**Records**
⟨
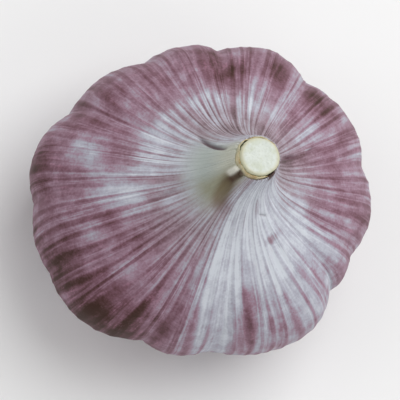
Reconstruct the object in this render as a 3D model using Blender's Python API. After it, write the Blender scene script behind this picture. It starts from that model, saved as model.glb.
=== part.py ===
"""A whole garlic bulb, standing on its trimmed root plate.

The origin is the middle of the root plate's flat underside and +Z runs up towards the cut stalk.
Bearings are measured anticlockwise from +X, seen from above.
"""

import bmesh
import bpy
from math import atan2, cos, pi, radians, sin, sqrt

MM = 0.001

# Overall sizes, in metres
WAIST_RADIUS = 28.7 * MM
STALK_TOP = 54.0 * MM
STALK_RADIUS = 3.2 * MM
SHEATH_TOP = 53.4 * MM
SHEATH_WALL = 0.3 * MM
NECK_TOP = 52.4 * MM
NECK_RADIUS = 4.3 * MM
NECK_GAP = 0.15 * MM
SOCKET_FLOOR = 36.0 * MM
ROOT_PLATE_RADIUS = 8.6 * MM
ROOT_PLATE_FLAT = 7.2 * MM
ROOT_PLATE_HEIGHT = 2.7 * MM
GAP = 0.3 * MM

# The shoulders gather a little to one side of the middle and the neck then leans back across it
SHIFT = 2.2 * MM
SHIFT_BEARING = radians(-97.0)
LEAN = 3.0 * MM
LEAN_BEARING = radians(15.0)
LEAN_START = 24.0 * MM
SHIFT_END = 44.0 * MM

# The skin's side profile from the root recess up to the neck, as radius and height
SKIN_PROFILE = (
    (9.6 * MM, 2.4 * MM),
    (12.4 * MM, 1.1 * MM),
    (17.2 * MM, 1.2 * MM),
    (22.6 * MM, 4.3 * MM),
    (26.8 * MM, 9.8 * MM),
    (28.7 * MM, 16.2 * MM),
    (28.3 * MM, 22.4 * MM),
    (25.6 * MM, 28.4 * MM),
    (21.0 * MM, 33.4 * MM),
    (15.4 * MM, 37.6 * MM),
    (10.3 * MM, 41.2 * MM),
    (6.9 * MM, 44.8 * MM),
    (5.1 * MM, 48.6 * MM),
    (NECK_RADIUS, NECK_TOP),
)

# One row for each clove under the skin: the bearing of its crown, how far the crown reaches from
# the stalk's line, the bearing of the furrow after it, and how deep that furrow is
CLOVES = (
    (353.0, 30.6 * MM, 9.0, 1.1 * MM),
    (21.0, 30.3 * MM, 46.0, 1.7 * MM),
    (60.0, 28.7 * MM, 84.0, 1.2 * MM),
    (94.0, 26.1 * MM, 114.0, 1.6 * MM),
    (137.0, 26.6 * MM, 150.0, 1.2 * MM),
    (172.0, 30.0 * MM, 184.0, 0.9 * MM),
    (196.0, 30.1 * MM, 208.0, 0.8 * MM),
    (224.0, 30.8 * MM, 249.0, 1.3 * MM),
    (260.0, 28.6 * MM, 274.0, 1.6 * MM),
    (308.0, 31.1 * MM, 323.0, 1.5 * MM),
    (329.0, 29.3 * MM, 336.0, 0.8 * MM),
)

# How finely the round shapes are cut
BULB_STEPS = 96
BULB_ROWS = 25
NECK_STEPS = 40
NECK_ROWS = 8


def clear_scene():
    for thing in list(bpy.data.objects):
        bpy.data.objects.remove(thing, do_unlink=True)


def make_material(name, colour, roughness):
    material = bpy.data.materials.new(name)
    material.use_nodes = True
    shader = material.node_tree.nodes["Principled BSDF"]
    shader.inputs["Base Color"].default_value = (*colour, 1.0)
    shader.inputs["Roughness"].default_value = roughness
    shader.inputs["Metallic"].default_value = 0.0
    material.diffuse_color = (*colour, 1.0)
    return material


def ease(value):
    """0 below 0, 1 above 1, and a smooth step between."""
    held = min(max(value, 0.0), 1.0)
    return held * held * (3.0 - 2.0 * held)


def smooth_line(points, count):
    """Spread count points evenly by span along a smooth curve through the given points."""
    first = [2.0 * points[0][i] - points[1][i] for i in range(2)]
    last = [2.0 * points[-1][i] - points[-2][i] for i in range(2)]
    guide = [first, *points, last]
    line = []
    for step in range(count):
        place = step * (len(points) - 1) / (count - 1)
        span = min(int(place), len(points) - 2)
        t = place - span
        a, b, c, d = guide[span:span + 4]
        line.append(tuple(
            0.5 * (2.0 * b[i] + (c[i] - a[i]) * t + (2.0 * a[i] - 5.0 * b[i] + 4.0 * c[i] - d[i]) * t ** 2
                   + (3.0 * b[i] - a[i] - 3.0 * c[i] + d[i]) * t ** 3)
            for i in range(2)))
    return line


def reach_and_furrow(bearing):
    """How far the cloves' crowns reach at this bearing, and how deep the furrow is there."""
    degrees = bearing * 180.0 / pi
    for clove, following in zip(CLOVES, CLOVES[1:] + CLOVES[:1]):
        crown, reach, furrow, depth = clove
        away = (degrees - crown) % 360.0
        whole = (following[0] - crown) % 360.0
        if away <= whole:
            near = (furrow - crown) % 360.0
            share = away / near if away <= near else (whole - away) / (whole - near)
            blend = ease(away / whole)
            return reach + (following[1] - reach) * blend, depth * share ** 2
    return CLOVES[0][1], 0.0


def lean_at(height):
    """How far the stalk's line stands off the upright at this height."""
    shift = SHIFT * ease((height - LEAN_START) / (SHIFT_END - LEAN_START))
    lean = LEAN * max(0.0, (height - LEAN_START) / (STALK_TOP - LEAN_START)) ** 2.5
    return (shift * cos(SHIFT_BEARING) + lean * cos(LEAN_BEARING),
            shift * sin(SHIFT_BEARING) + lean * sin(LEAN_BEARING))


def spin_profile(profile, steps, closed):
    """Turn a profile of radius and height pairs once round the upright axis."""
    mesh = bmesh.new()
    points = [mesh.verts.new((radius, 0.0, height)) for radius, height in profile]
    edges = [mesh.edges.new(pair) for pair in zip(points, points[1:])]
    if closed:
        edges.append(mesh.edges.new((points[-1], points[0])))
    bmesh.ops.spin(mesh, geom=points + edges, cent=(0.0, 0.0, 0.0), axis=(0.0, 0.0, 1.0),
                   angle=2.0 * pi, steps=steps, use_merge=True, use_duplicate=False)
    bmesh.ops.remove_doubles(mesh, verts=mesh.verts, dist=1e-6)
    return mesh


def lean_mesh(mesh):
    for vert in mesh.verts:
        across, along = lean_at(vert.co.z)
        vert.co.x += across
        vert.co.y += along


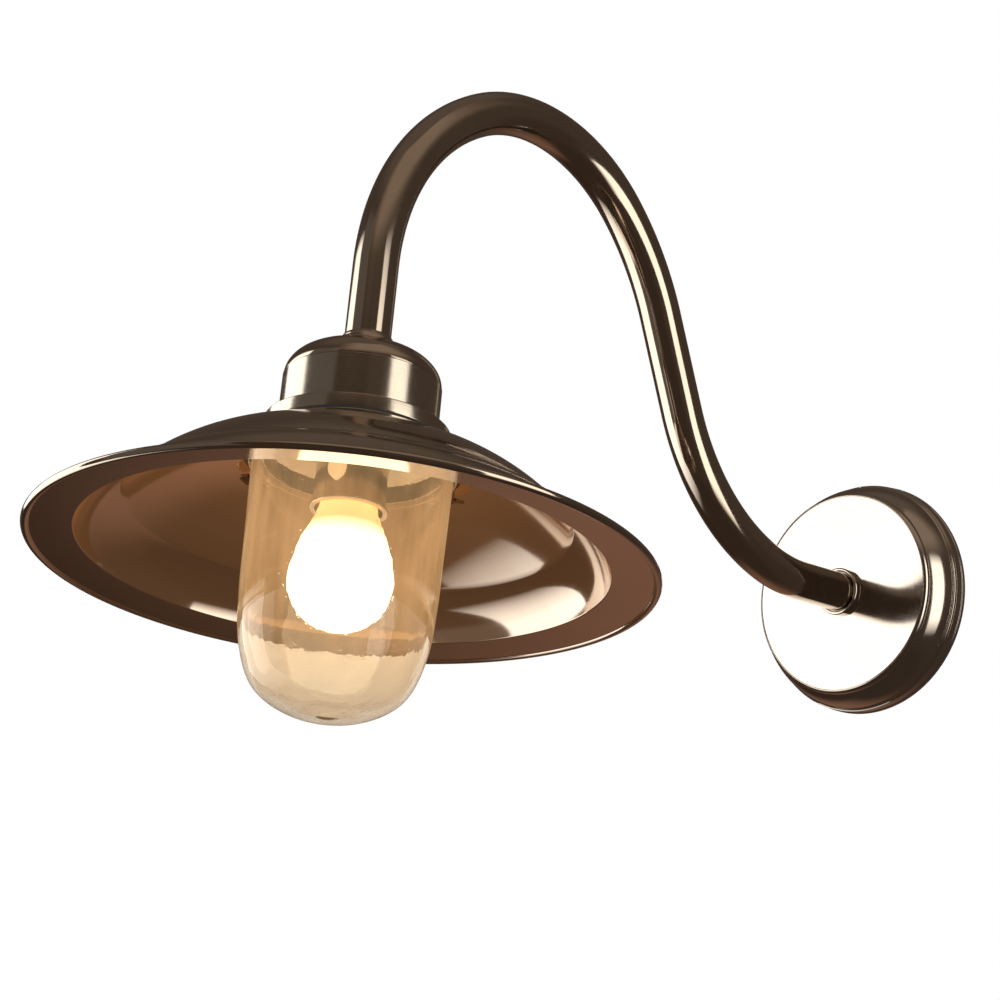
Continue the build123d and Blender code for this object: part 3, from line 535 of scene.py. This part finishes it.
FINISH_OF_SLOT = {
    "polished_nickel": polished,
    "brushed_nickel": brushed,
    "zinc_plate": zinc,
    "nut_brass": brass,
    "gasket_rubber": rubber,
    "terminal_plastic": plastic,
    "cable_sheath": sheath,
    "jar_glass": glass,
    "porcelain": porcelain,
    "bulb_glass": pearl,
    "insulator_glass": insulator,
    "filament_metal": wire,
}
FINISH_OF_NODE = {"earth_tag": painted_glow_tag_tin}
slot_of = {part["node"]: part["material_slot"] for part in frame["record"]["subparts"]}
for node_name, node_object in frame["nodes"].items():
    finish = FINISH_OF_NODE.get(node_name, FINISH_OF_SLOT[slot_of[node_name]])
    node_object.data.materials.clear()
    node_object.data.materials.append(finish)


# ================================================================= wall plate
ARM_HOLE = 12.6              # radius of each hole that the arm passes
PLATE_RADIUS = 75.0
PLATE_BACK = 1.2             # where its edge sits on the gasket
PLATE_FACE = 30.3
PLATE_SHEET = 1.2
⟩
**Aim**
Write out exactly the lines from the start of the material through the line with "trimmed root plate.". No other output is expected.

**Response**
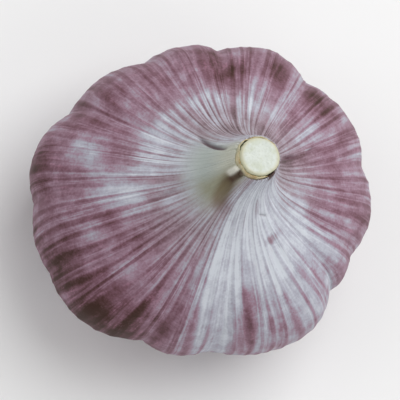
Reconstruct the object in this render as a 3D model using Blender's Python API. After it, write the Blender scene script behind this picture. It starts from that model, saved as model.glb.
=== part.py ===
"""A whole garlic bulb, standing on its trimmed root plate.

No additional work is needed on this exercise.